▶ **What is being asked**: In the records below, begin at the line that has "Continue the OpenSCAD" and stop after the line that has "lying: float = 0.75"; quote those lines verbatim and nothing more.

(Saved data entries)

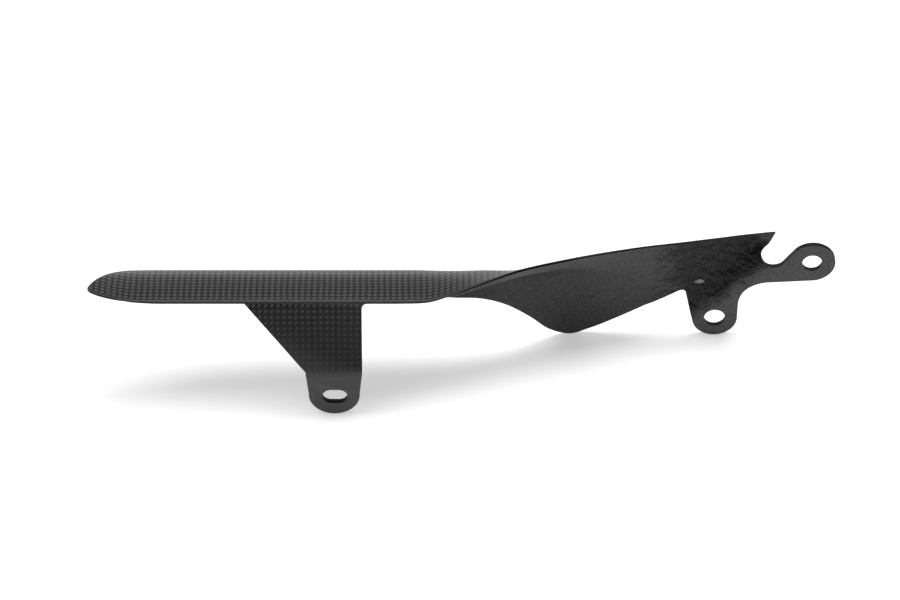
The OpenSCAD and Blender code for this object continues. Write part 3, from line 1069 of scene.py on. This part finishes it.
class GUARD_OT_stage(bpy.types.Operator):
    """Set up the floor, the soft lights and the camera"""
    bl_idname = "guard.stage"
    bl_label = "Studio"

    def lamp(self, name, size, place, target, power):
        bpy.ops.object.select_all(action="DESELECT")
        bpy.ops.object.light_add(type="AREA", location=place)
        obj = bpy.context.object
        obj.name = name
        obj.data.shape = "RECTANGLE"
        obj.data.size, obj.data.size_y = size
        obj.data.energy = power
        obj.rotation_euler = (Vector(target) - Vector(place)).to_track_quat("-Z", "Y").to_euler()

    def floor(self, mid, finish):
        bpy.ops.object.select_all(action="DESELECT")
        bpy.ops.mesh.primitive_plane_add(size=FLOOR_SIZE,
                                         location=(mid.x, FLOOR_BACK, CAD_BOX[0][2]))
        floor = bpy.context.object
        floor.name = "floor"
        settle(floor)
        mat, t, sh = principled("studio_white")
        sh.inputs["Base Color"].default_value = (*finish.floor, 1)
        sh.inputs["Roughness"].default_value = 0.9
        sh.inputs["Specular IOR Level"].default_value = 0.0
        sh.inputs["Emission Color"].default_value = (1, 1, 1, 1)
        rays = t.node("ShaderNodeLightPath").outputs
        seen = t.math("MAXIMUM", rays["Is Camera Ray"],
                      t.math("MAXIMUM", rays["Is Glossy Ray"], rays["Is Transmission Ray"]))
        y = t.split(t.place())[1]
        more = t.math("ADD", t.ramp(y, *FRONT_GLOW), t.ramp(y, *FAR_GLOW))
        t.link(t.math("MULTIPLY_ADD", rays["Is Camera Ray"], more, t.times(seen, FLOOR_GLOW)),
               sh.inputs["Emission Strength"])
        floor.data.materials.append(mat)

    def air(self, scene):
        world = bpy.data.worlds.new("studio_air")
        scene.world = world
        world.use_nodes = True
        t = Tree(world.node_tree)
        rays = t.node("ShaderNodeLightPath").outputs
        back = world.node_tree.nodes["Background"]
        back.inputs["Color"].default_value = (1, 1, 1, 1)
        t.link(t.math("MULTIPLY_ADD", rays["Is Camera Ray"], AIR_SEEN, AIR_LIGHT),
               back.inputs["Strength"])

    def execute(self, context):
        scene = context.scene
        mid = (Vector(CAD_BOX[0]) + Vector(CAD_BOX[1])) / 2
        self.floor(mid, scene.guard_finish)
        self.air(scene)
        for name, size, (x, y, z), power in LAMPS:
            self.lamp(name, size, (mid.x + x, y, z), mid, power)

        bpy.ops.object.camera_add(location=CAMERA_PLACE,
                                  rotation=(math.pi / 2 - CAMERA_TILT, 0, 0))
        cam = bpy.context.object
        cam.name = "camera"
        cam.data.lens = CAMERA_LENS
        cam.data.sensor_width = CAMERA_SENSOR
        scene.camera = cam
        scene.view_settings.view_transform = "Standard"
        return {"FINISHED"}


class GUARD_PT_panel(bpy.types.Panel):
    """Chain guard panel"""
    bl_idname = "GUARD_PT_panel"
    bl_label = "Chain guard"
    bl_space_type = "VIEW_3D"
    bl_region_type = "UI"
    bl_category = "Chain guard"

    def draw(self, context):
        col = self.layout.column()
        for group in (context.scene.guard_sizes, context.scene.guard_finish):
            for key in group.bl_rna.properties.keys():
                if key not in ("rna_type", "name"):
                    col.prop(group, key)
        for op in OPERATORS:
            col.operator(op.bl_idname)


OPERATORS = (GUARD_OT_finishes, GUARD_OT_moulding, GUARD_OT_rear_tab, GUARD_OT_stage)
CLASSES = (GuardSizes, GuardFinish, *OPERATORS, GUARD_PT_panel)


def register():
    for c in CLASSES:
        bpy.utils.register_class(c)
    bpy.types.Scene.guard_sizes = PointerProperty(type=GuardSizes)
    bpy.types.Scene.guard_finish = PointerProperty(type=GuardFinish)


def unregister():
    del bpy.types.Scene.guard_finish
    del bpy.types.Scene.guard_sizes
    for c in reversed(CLASSES):
        bpy.utils.unregister_class(c)


def main():
    register()
    bpy.ops.guard.finishes()
    bpy.ops.guard.moulding()
    bpy.ops.guard.rear_tab()
    bpy.ops.guard.stage()


if __name__ == "__main__":
    main()
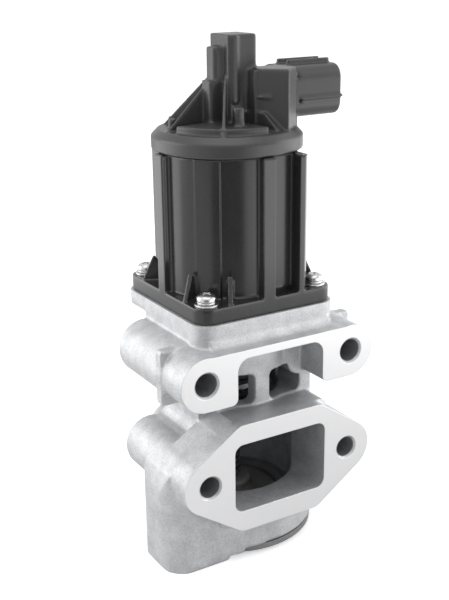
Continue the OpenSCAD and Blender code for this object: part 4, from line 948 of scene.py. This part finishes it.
@dataclass
class Coil:
    """A spring of round wire with closed ends."""
    name: str
    mean_r: float
    wire_r: float
    low_z: float
    high_z: float
    turns: float
    steps: int = 40
    sides: int = 12
    lying: float = 0.75

    def build(self, material: bpy.types.Material) -> bpy.types.Object:
        """Carries a circle along a helix that lies level for three quarters of a turn at each end.

        Each ring has points (R + w cos b) outwards and w sin b upwards from the helix, with the height
        share held at 0 and at 1 over the level turns. The ends are closed by flat faces.

        Args:
            material: The wire's finish.

        Returns:
            The spring.
        """
        rings = round(self.turns * self.steps) + 1
        share = np.linspace(0, 1, rings)[:, None]
        level = np.clip((share * self.turns - self.lying) / (self.turns - 2 * self.lying), 0, 1)
        angle = 2 * np.pi * self.turns * share
        round_wire = np.linspace(0, 2 * np.pi, self.sides, endpoint=False)
        radius = self.mean_r + self.wire_r * np.cos(round_wire)
        height = (self.low_z + self.wire_r + level * (self.high_z - self.low_z - 2 * self.wire_r)
                  + self.wire_r * np.sin(round_wire))
        points = np.stack([radius * np.cos(angle), radius * np.sin(angle), height], -1).reshape(-1, 3) * MM
        last = (rings - 1) * self.sides
        faces = grid_faces(rings, self.sides).tolist()
        faces += [list(range(self.sides))[::-1], [last + k for k in range(self.sides)]]
        item = mesh_object(self.name, points, [f[::-1] for f in faces])
        finish_mesh(item, material, angle=60)
        return item


def dress(materials: dict[str, bpy.types.Material]) -> None:
    """Gives every CAD node the finish of its material slot.

    Args:
        materials: Material of each slot.
    """
    for part in frame["record"]["subparts"]:
        item = frame["nodes"][part["node"]]
        item.data.materials.clear()
        item.data.materials.append(materials[part["material_slot"]])


def main() -> None:
    """Builds the studio, the finishes and each finer piece in order."""
    logging.basicConfig(level=logging.INFO)
    Studio().build()
    materials = {slot: finish.build() for slot, finish in FINISHES.items()}
    dress(materials)
    Casting().build(materials["cast_aluminium"])
    MotorCase().build(materials["case_plastic"])
    Cover().build(materials["cover_plastic"])
    Fasteners().build(materials["zinc_steel"])
    spring = Coil("return_spring_fine", 13.3, 1.15, 58.8, 86.0, 6).build(materials["spring_steel"])
    place(spring, "spring_steel", "return_spring")
    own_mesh(spring)
    small = Coil("sensor_spring_fine", 1.6, 0.2, 183.9, 195.5, 8, 24, 8).build(materials["spring_steel"])
    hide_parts("sensor_spring")
    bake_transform(small)


if __name__ == "__main__":
    main()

▶ **Task output**:
Continue the OpenSCAD and Blender code for this object: part 4, from line 948 of scene.py. This part finishes it.
@dataclass
class Coil:
    """A spring of round wire with closed ends."""
    name: str
    mean_r: float
    wire_r: float
    low_z: float
    high_z: float
    turns: float
    steps: int = 40
    sides: int = 12
    lying: float = 0.75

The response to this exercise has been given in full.